В города Советского Союза тянулся поток тех, кто возвращался из лагерного ада. Уже вышел «Один день Ивана Денисовича», уже можно было прочесть часть «Колымских рассказов» Шаламова. Потекли реки изустных, как бы народных историй. Наполненных особенностями лагерного быта, фени, матерщины, грубого животного юмора, пронизанных страданиями простого человека, измученного, униженного, изуродованного, но не сломленного. В среде московской и ленинградской интеллигенции считалось престижным передавать, пересказывать эти лагерные байки, материться, коверкать прекрасный русский язык. В нашей Алупкинской компании появлялись «центровые» московские мальчики. Видимо, из хороших семей. Гордились своей фартовостью, блатным жаргоном. Хотели быть похожими на блатных. «Косили под блатных». Шустро сыпали лагерными историями. Видя нашу иногда отстраненную реакцию, говорили: «Ну что, не нравится? Нехорошие мы парни? Неприличные?». Но рассказчиками они были прекрасными. Впоследствии мы слышали много подобных рассказов. И народных, натурально принесенных из мест лишения свободы. И придуманных, искусно закамуфлированных под блатные. Эти, как правило, мало эстетичные байки невольно застревали в голове, запоминались. «Сколь было генералиссимусов». «Я на слободе пончики с джемом ел, сключительно». «Знаю, бывал я у вас в Ленинграде. Как с Московского вокзала выйдешь, налево Невский будет.
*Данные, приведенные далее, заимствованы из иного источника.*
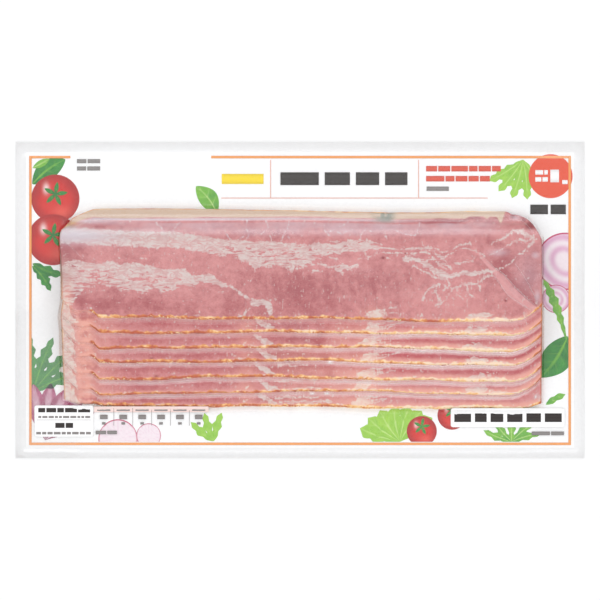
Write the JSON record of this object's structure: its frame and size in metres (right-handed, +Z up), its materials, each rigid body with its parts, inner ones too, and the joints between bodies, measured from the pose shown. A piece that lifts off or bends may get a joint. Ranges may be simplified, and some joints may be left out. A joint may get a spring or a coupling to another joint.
{
  "type": "bacon pack",
  "caption": "Flat vacuum pack of sliced bacon: long thin slices shingled on a printed backing web, under a clear film sealed to it all round. Lies on its back with the meat showing.",
  "frame": {"origin": "under the middle of the pack, on the surface it lies on", "axes": "+X along the slices to the right, +Y across the pack towards the slices' rind edge, +Z up out of the window"},
  "size_m": [0.25, 0.139, 0.0145],
  "materials": {
    "web": "white laminate film printed in flat colours",
    "slice": "raw smoked pork, moist, pink lean streaked with pale fat",
    "film": "clear glossy vacuum film drawn tight over the meat"
  },
  "bodies": {
    "root": {"backing_web": "web", "bacon_slice_1": "slice", "bacon_slice_2": "slice", "bacon_slice_3": "slice", "bacon_slice_4": "slice", "bacon_slice_5": "slice", "bacon_slice_6": "slice", "bacon_slice_7": "slice", "clear_film": "film"}
  },
  "joints": []
}
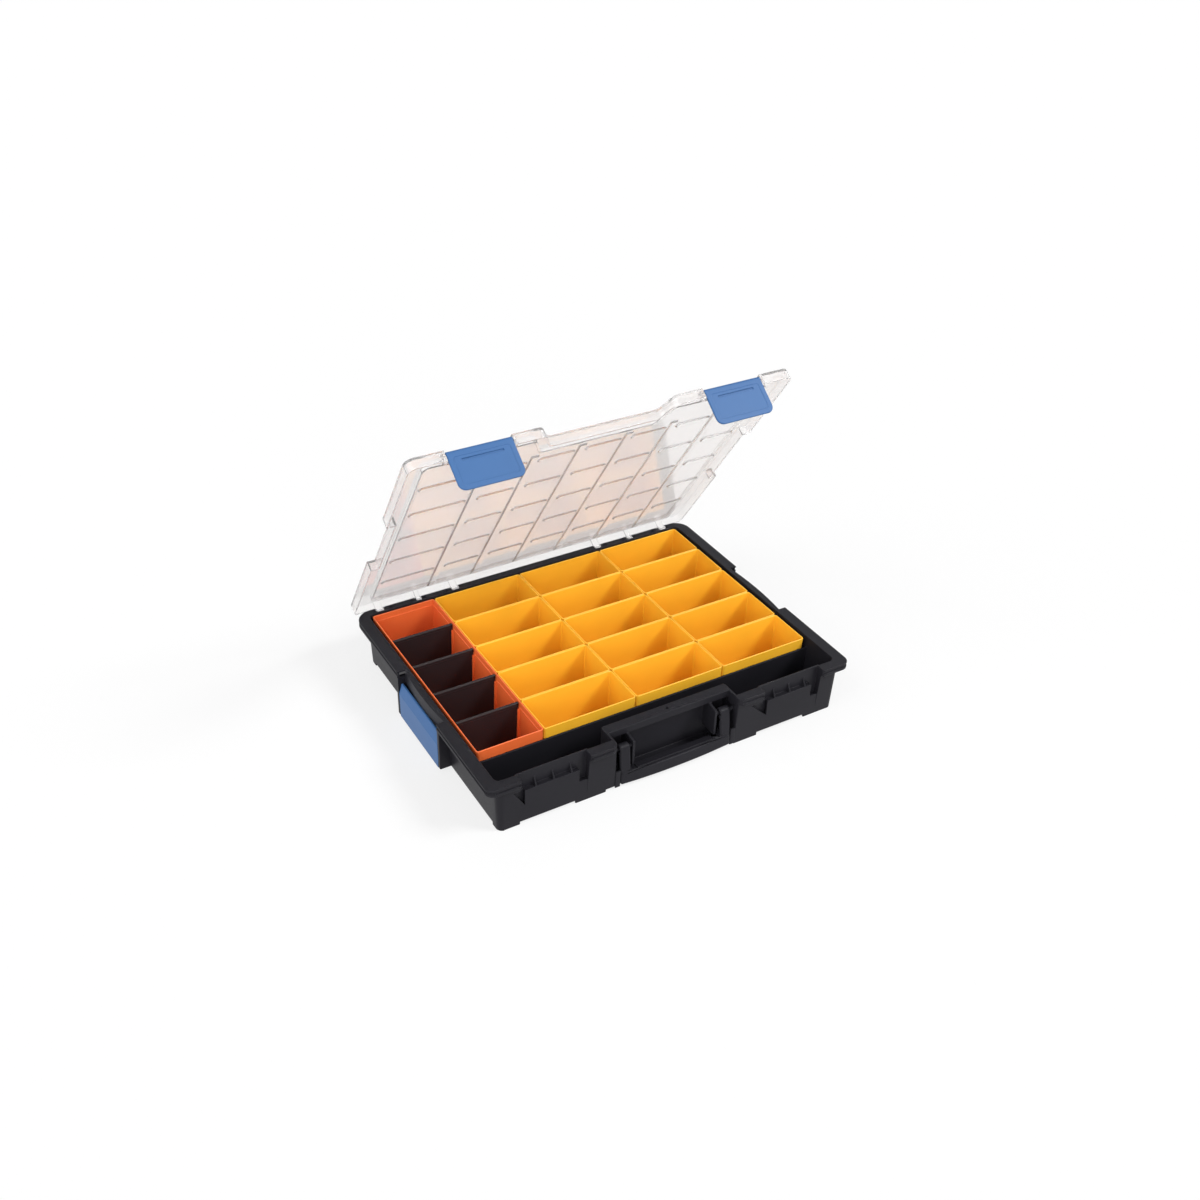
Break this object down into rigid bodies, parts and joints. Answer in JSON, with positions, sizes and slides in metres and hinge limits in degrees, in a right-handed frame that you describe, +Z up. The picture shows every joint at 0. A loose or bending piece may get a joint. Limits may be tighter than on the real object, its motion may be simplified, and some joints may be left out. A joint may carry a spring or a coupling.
{
  "type": "compartment organizer box",
  "caption": "Low hand-carried organizer case with a clear hinged lid, front latches, a folding handle, lift-out bins and a long divided bin",
  "frame": {"origin": "middle of the open box's outline in plan, on the surface that the feet stand on", "axes": "+X along the long side to the right as seen from the front, -Y to the front with the handle, +Z up; the lid is stored open"},
  "size_m": [0.447, 0.3541, 0.3493],
  "materials": {
    "case_black": "fine grain",
    "lid_clear": "clear",
    "bin_yellow": "satin",
    "bin_orange": "satin",
    "divider_dark": "satin",
    "clip_blue": "fine grain",
    "pin_steel": "drawn"
  },
  "bodies": {
    "base": {"base_shell": "case_black", "hinge_pin_left": "pin_steel", "hinge_pin_right": "pin_steel", "side_clip_pin_left": "pin_steel", "side_clip_pin_right": "pin_steel", "handle_pin_left": "case_black", "handle_pin_right": "case_black"},
    "lid": {"lid": "lid_clear", "latch_pin_left": "lid_clear", "latch_pin_right": "lid_clear"},
    "latch_left": {"latch_left": "clip_blue"},
    "latch_right": {"latch_right": "clip_blue"},
    "side_clip_left": {"side_clip_left": "clip_blue"},
    "side_clip_right": {"side_clip_right": "clip_blue"},
    "carry_handle": {"carry_handle": "case_black"},
    "long_bin": {"long_bin": "bin_orange"},
    "divider_1": {"divider_1": "divider_dark"},
    "divider_2": {"divider_2": "divider_dark"},
    "divider_3": {"divider_3": "divider_dark"},
    "divider_4": {"divider_4": "divider_dark"},
    "bin_row1_column1": {"bin_row1_column1": "bin_yellow"},
    "bin_row1_column2": {"bin_row1_column2": "bin_yellow"},
    "bin_row1_column3": {"bin_row1_column3": "bin_yellow"},
    "bin_row2_column1": {"bin_row2_column1": "bin_yellow"},
    "bin_row2_column2": {"bin_row2_column2": "bin_yellow"},
    "bin_row2_column3": {"bin_row2_column3": "bin_yellow"},
    "bin_row3_column1": {"bin_row3_column1": "bin_yellow"},
    "bin_row3_column2": {"bin_row3_column2": "bin_yellow"},
    "bin_row3_column3": {"bin_row3_column3": "bin_yellow"},
    "bin_row4_column1": {"bin_row4_column1": "bin_yellow"},
    "bin_row4_column2": {"bin_row4_column2": "bin_yellow"},
    "bin_row4_column3": {"bin_row4_column3": "bin_yellow"},
    "bin_row5_column1": {"bin_row5_column1": "bin_yellow"},
    "bin_row5_column2": {"bin_row5_column2": "bin_yellow"},
    "bin_row5_column3": {"bin_row5_column3": "bin_yellow"}
  },
  "joints": [
    {"name": "lid_hinge", "type": "hinge", "parent": "base", "child": "lid", "pos_m": [0, 0.16214, 0.0592], "axis": [-1, 0, 0], "range_deg": [-56.1, 54]},
    {"name": "latch_left_hinge", "type": "hinge", "parent": "lid", "child": "latch_left", "pos_m": [-0.147, -0.01624, 0.34403], "axis": [-1, 0, 0], "range_deg": [0, 96]},
    {"name": "latch_right_hinge", "type": "hinge", "parent": "lid", "child": "latch_right", "pos_m": [0.147, -0.01624, 0.34403], "axis": [-1, 0, 0], "range_deg": [0, 96]},
    {"name": "side_clip_left_hinge", "type": "hinge", "parent": "base", "child": "side_clip_left", "pos_m": [-0.21965, -0.00696, 0.0065], "axis": [0, -1, 0], "range_deg": [0, 60]},
    {"name": "side_clip_right_hinge", "type": "hinge", "parent": "base", "child": "side_clip_right", "pos_m": [0.21965, -0.00696, 0.0065], "axis": [0, 1, 0], "range_deg": [0, 60]},
    {"name": "carry_handle_hinge", "type": "hinge", "parent": "base", "child": "carry_handle", "pos_m": [0, -0.16336, 0.0455], "axis": [-1, 0, 0], "range_deg": [0, 95]},
    {"name": "long_bin_lift", "type": "slide", "parent": "base", "child": "long_bin", "axis": [0, 0, 1], "range_m": [0, 0.014]},
    {"name": "divider_1_lift", "type": "slide", "parent": "long_bin", "child": "divider_1", "axis": [0, 0, 1], "range_m": [0, 0.05]},
    {"name": "divider_2_lift", "type": "slide", "parent": "long_bin", "child": "divider_2", "axis": [0, 0, 1], "range_m": [0, 0.05]},
    {"name": "divider_3_lift", "type": "slide", "parent": "long_bin", "child": "divider_3", "axis": [0, 0, 1], "range_m": [0, 0.05]},
    {"name": "divider_4_lift", "type": "slide", "parent": "long_bin", "child": "divider_4", "axis": [0, 0, 1], "range_m": [0, 0.05]},
    {"name": "bin_row1_column1_lift", "type": "slide", "parent": "base", "child": "bin_row1_column1", "axis": [0, 0, 1], "range_m": [0, 0.014]},
    {"name": "bin_row1_column2_lift", "type": "slide", "parent": "base", "child": "bin_row1_column2", "axis": [0, 0, 1], "range_m": [0, 0.014]},
    {"name": "bin_row1_column3_lift", "type": "slide", "parent": "base", "child": "bin_row1_column3", "axis": [0, 0, 1], "range_m": [0, 0.014]},
    {"name": "bin_row2_column1_lift", "type": "slide", "parent": "base", "child": "bin_row2_column1", "axis": [0, 0, 1], "range_m": [0, 0.06]},
    {"name": "bin_row2_column2_lift", "type": "slide", "parent": "base", "child": "bin_row2_column2", "axis": [0, 0, 1], "range_m": [0, 0.06]},
    {"name": "bin_row2_column3_lift", "type": "slide", "parent": "base", "child": "bin_row2_column3", "axis": [0, 0, 1], "range_m": [0, 0.06]},
    {"name": "bin_row3_column1_lift", "type": "slide", "parent": "base", "child": "bin_row3_column1", "axis": [0, 0, 1], "range_m": [0, 0.06]},
    {"name": "bin_row3_column2_lift", "type": "slide", "parent": "base", "child": "bin_row3_column2", "axis": [0, 0, 1], "range_m": [0, 0.06]},
    {"name": "bin_row3_column3_lift", "type": "slide", "parent": "base", "child": "bin_row3_column3", "axis": [0, 0, 1], "range_m": [0, 0.06]},
    {"name": "bin_row4_column1_lift", "type": "slide", "parent": "base", "child": "bin_row4_column1", "axis": [0, 0, 1], "range_m": [0, 0.06]},
    {"name": "bin_row4_column2_lift", "type": "slide", "parent": "base", "child": "bin_row4_column2", "axis": [0, 0, 1], "range_m": [0, 0.06]},
    {"name": "bin_row4_column3_lift", "type": "slide", "parent": "base", "child": "bin_row4_column3", "axis": [0, 0, 1], "range_m": [0, 0.06]},
    {"name": "bin_row5_column1_lift", "type": "slide", "parent": "base", "child": "bin_row5_column1", "axis": [0, 0, 1], "range_m": [0, 0.06]},
    {"name": "bin_row5_column2_lift", "type": "slide", "parent": "base", "child": "bin_row5_column2", "axis": [0, 0, 1], "range_m": [0, 0.06]},
    {"name": "bin_row5_column3_lift", "type": "slide", "parent": "base", "child": "bin_row5_column3", "axis": [0, 0, 1], "range_m": [0, 0.06]}
  ]
}
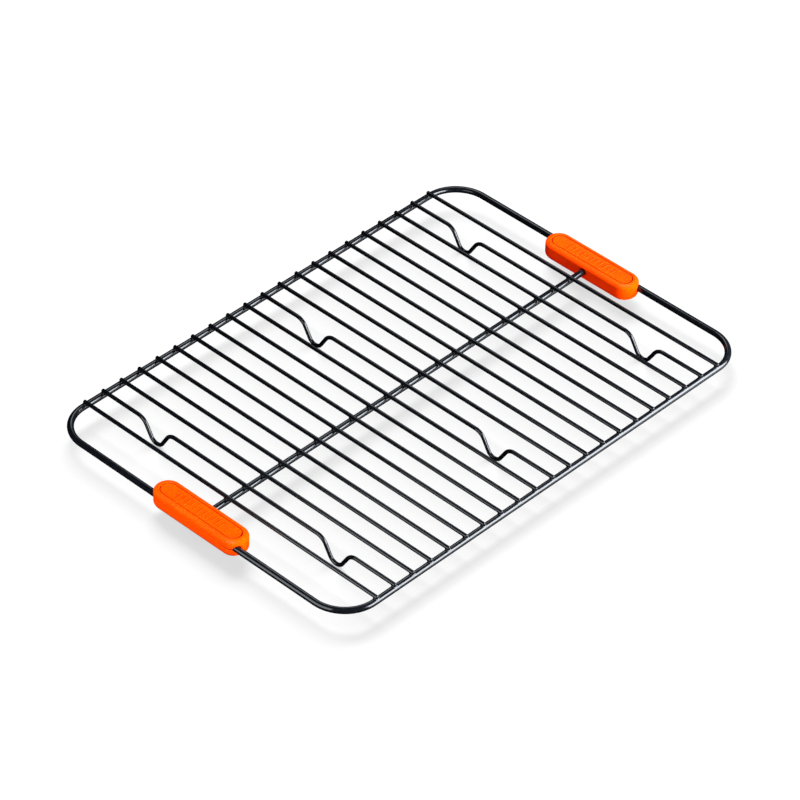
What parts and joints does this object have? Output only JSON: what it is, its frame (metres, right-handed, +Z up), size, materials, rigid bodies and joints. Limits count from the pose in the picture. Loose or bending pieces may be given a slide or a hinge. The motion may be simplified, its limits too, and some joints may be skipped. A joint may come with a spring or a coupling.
{
  "type": "wire cooling rack",
  "caption": "Rectangular wire cooling rack for baking: black coated rod frame, cross wires bent into V feet, a lengthwise centre rod and a silicone grip on each end rail.",
  "frame": {"origin": "on the table, under the middle of the rack", "axes": "+X along the rack from the left grip to the right grip, +Y across it from the front side rail to the back one, +Z up"},
  "size_m": [0.4204, 0.2894, 0.0206],
  "materials": {
    "coated_wire": "satin-gloss black non-stick coating over steel wire",
    "silicone": "matte orange silicone"
  },
  "bodies": {
    "root": {"frame_wire": "coated_wire", "centre_rod": "coated_wire", "cross_wire_01": "coated_wire", "foot_wire_02": "coated_wire", "cross_wire_03": "coated_wire", "cross_wire_04": "coated_wire", "cross_wire_05": "coated_wire", "cross_wire_06": "coated_wire", "cross_wire_07": "coated_wire", "cross_wire_08": "coated_wire", "cross_wire_09": "coated_wire", "cross_wire_10": "coated_wire", "foot_wire_11": "coated_wire", "cross_wire_12": "coated_wire", "cross_wire_13": "coated_wire", "cross_wire_14": "coated_wire", "cross_wire_15": "coated_wire", "cross_wire_16": "coated_wire", "cross_wire_17": "coated_wire", "cross_wire_18": "coated_wire", "cross_wire_19": "coated_wire", "foot_wire_20": "coated_wire", "cross_wire_21": "coated_wire", "left_grip": "silicone", "right_grip": "silicone"}
  },
  "joints": []
}
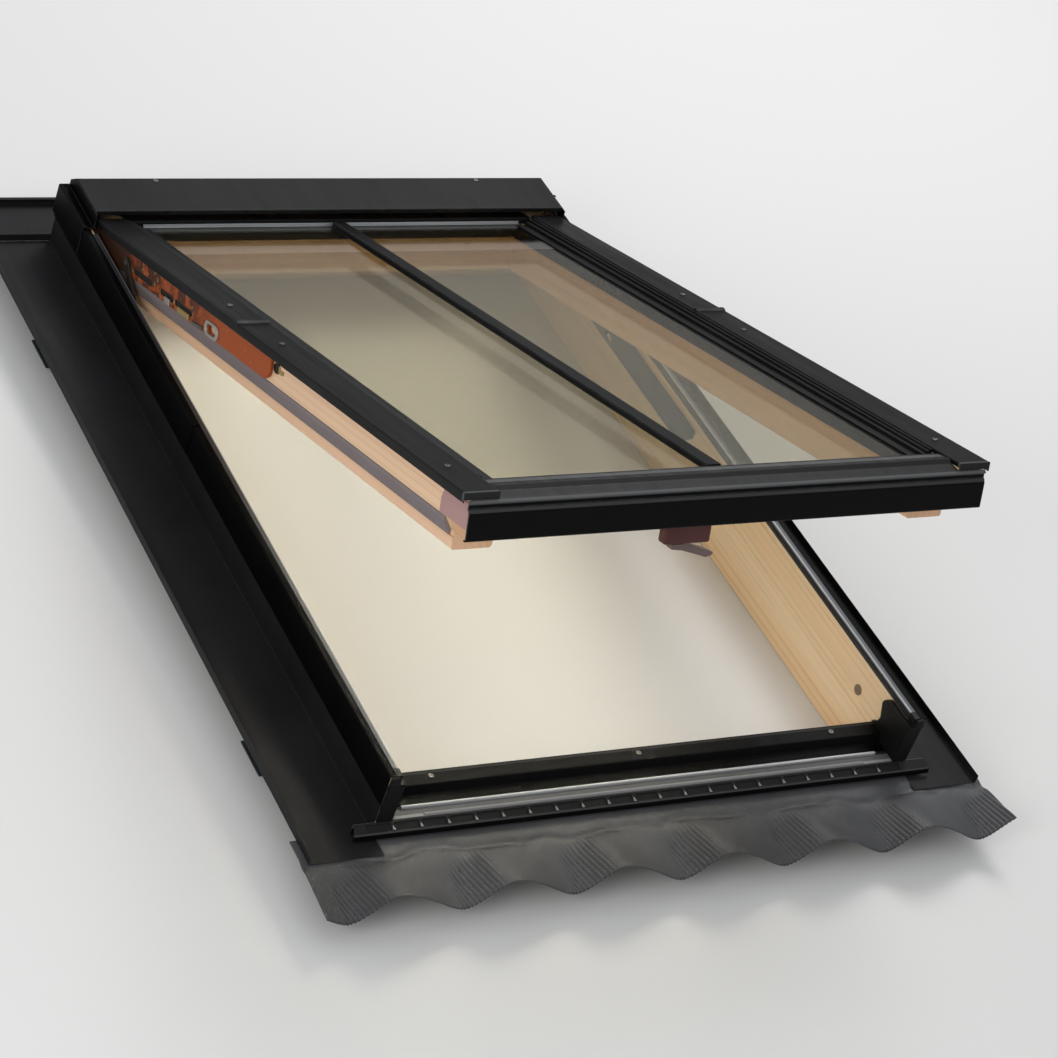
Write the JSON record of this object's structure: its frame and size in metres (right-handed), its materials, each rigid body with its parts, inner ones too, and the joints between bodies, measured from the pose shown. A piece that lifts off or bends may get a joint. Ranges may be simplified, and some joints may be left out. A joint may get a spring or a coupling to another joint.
{
  "type": "roof skylight",
  "caption": "Top-hung and centre-pivot roof window with pine frame, double glazing, metal covers and a flashing kit with a wavy apron.",
  "frame": {"origin": "middle of the pine sill's room-side face, 30 mm up the slope from the frame's lower end", "axes": "+X to the right across the window seen from outside, +Y up the roof slope, +Z out of the roof plane; the window lies with its room-side face on Z = 0"},
  "size_m": [1, 1.3921, 0.5047],
  "materials": {
    "pine": "clear lacquer",
    "cover_metal": "satin paint",
    "bright_metal": "mill finish",
    "flashing_sheet": "matt paint",
    "apron_sheet": "matt paint, pleated",
    "glazing": "clear",
    "black_plastic": "matt",
    "plug_plastic": "matt",
    "seal_rubber": "matt",
    "plate_steel": "satin",
    "arm_steel": "bronze coating",
    "stay_steel": "plated",
    "screw_steel": "plated",
    "lock_metal": "satin"
  },
  "bodies": {
    "frame": {"frame_stile_left": "pine", "frame_stile_right": "pine", "frame_head": "pine", "frame_sill": "pine", "frame_plugs": "plug_plastic", "rail_cover_lower_left": "cover_metal", "rail_cover_lower_right": "cover_metal", "rail_cover_upper_left": "cover_metal", "rail_cover_upper_right": "cover_metal", "rail_strip_left": "bright_metal", "rail_strip_right": "bright_metal", "sill_cover": "cover_metal", "drip_edge": "bright_metal", "corner_block_left": "black_plastic", "corner_block_right": "black_plastic", "hood": "cover_metal", "hood_cap_left": "cover_metal", "hood_cap_right": "cover_metal", "flashing_side_left": "flashing_sheet", "flashing_side_right": "flashing_sheet", "flashing_head": "flashing_sheet", "slotted_profile": "flashing_sheet", "apron": "apron_sheet", "hinge_plate_left": "plate_steel", "hinge_plate_right": "plate_steel", "hinge_pins": "stay_steel", "mounting_brackets": "plate_steel", "strike_plate": "plate_steel", "frame_screws": "screw_steel"},
    "arms": {"hinge_arm_left": "arm_steel", "hinge_arm_right": "arm_steel", "upper_cover_left": "cover_metal", "upper_cover_right": "cover_metal", "arm_fasteners": "stay_steel"},
    "strut_left": {"stay_strut_left": "stay_steel"},
    "strut_right": {"stay_strut_right": "stay_steel"},
    "shoe_left": {"stay_shoe_left": "stay_steel"},
    "shoe_right": {"stay_shoe_right": "stay_steel"},
    "sash": {"sash_stile_left": "pine", "sash_stile_right": "pine", "sash_top_rail": "pine", "sash_bottom_rail": "pine", "lower_cover_left": "cover_metal", "lower_cover_right": "cover_metal", "bottom_cover": "cover_metal", "top_cover": "cover_metal", "top_trim": "bright_metal", "glazing_bead_left": "black_plastic", "glazing_bead_right": "black_plastic", "pane_outer": "glazing", "pane_inner": "glazing", "spacer": "black_plastic", "glazing_bar": "cover_metal", "sash_seal_left": "seal_rubber", "sash_seal_right": "seal_rubber", "corner_plates": "stay_steel", "pivot_shoes": "stay_steel", "sash_screws": "screw_steel", "lock_case": "lock_metal"},
    "handle": {"lock_handle": "lock_metal"}
  },
  "joints": [
    {"name": "top_hinge", "type": "hinge", "parent": "frame", "child": "arms", "pos_m": [0, 1.072, 0.144], "axis": [-1, 0, 0], "range_deg": [-19.2, 15.8]},
    {"name": "centre_pivot", "type": "hinge", "parent": "arms", "child": "sash", "pos_m": [0, 0.61923, 0.30644], "axis": [-1, 0, 0], "range_deg": [0, 130]},
    {"name": "stay_turn_left", "type": "hinge", "parent": "arms", "child": "strut_left", "pos_m": [-0.3695, 0.95275, 0.15738], "axis": [-1, 0, 0], "range_deg": [-31.7, 38.5]},
    {"name": "shoe_turn_left", "type": "hinge", "parent": "strut_left", "child": "shoe_left", "pos_m": [-0.3695, 0.85326, 0.09027], "axis": [-1, 0, 0], "range_deg": [-19.3, 15.9]},
    {"name": "stay_turn_right", "type": "hinge", "parent": "arms", "child": "strut_right", "pos_m": [0.3695, 0.95275, 0.15738], "axis": [-1, 0, 0], "range_deg": [-31.7, 38.5]},
    {"name": "shoe_turn_right", "type": "hinge", "parent": "strut_right", "child": "shoe_right", "pos_m": [0.3695, 0.85326, 0.09027], "axis": [-1, 0, 0], "range_deg": [-19.3, 15.9]},
    {"name": "handle_turn", "type": "hinge", "parent": "sash", "child": "handle", "pos_m": [-0.034, 0.0753, 0.39102], "axis": [0, 0.3289, 0.9444], "range_deg": [0, 90]}
  ],
  "couplings": [
    {"joint": "stay_turn_left", "follows": "top_hinge", "ratio": -2},
    {"joint": "shoe_turn_left", "follows": "top_hinge", "ratio": 1},
    {"joint": "stay_turn_right", "follows": "top_hinge", "ratio": -2},
    {"joint": "shoe_turn_right", "follows": "top_hinge", "ratio": 1}
  ]
}
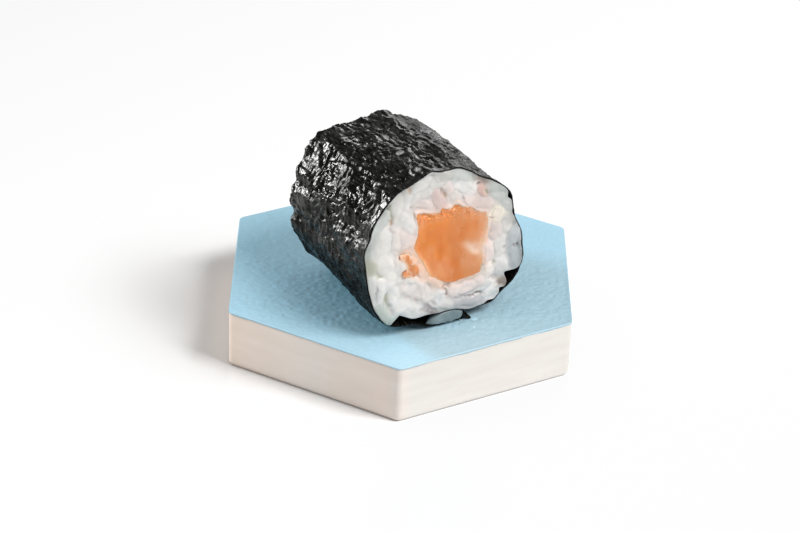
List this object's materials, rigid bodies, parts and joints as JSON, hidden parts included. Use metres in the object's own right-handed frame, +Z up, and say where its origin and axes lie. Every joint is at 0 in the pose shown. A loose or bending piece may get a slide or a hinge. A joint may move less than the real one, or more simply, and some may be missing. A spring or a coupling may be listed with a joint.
{
  "type": "salmon maki on serving board",
  "caption": "Cut piece of salmon maki wrapped in nori, resting on a small hexagonal block with a textured pale blue top.",
  "frame": {"origin": "centre of the board's underside, on the surface that it stands on", "axes": "+Z up; +Y along the board's long diagonal, away from the corner in front of the cut face; the roll's axis lies level, turned 30 degrees from +Y"},
  "size_m": [0.0554, 0.0634, 0.0389],
  "materials": {
    "board_block": "smooth cream, faint grain, matt",
    "board_coat": "pale blue, fine leathery stipple",
    "nori": "green-black seaweed, crinkled, satin with glints",
    "rice": "moist white cooked rice, translucent",
    "salmon": "raw orange salmon, moist, translucent"
  },
  "bodies": {
    "root": {"board": "board_block", "board_coat": "board_coat", "nori": "nori", "rice": "rice", "salmon": "salmon", "salmon_scrap": "salmon", "seam_grain": "rice"}
  },
  "joints": []
}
Там еще театр с конями». Со временем я сам стал сочинителем и рассказчиком подобных баек. Делился ими с друзьями, отдыхая в Планерском, Новом Свете, в Пицунде. Они, эти байки, пользовались успехом. Отдыхающие, наслышанные об этих рассказах, незнакомые люди из молодежи, конечно, приходили в самую жару на пляж, где я в компании друзей грелся на солнышке. Повтори, что вчера вечером рассказывал. Не момент, ребята. Да и настроения нет. Это надо под настроение. Сейчас создадим настроение. Приносили теплую, пузырящуюся от жары водку. Выпей. Послушайте, какая сейчас водка? Такая была временами слава. Слава не всегда в радость. Зарекался, что не буду больше прикасаться к этой теме. Что это не самая моя сильная сторона. Но потом все равно – временами под настроение возвращался к лагерной тематике.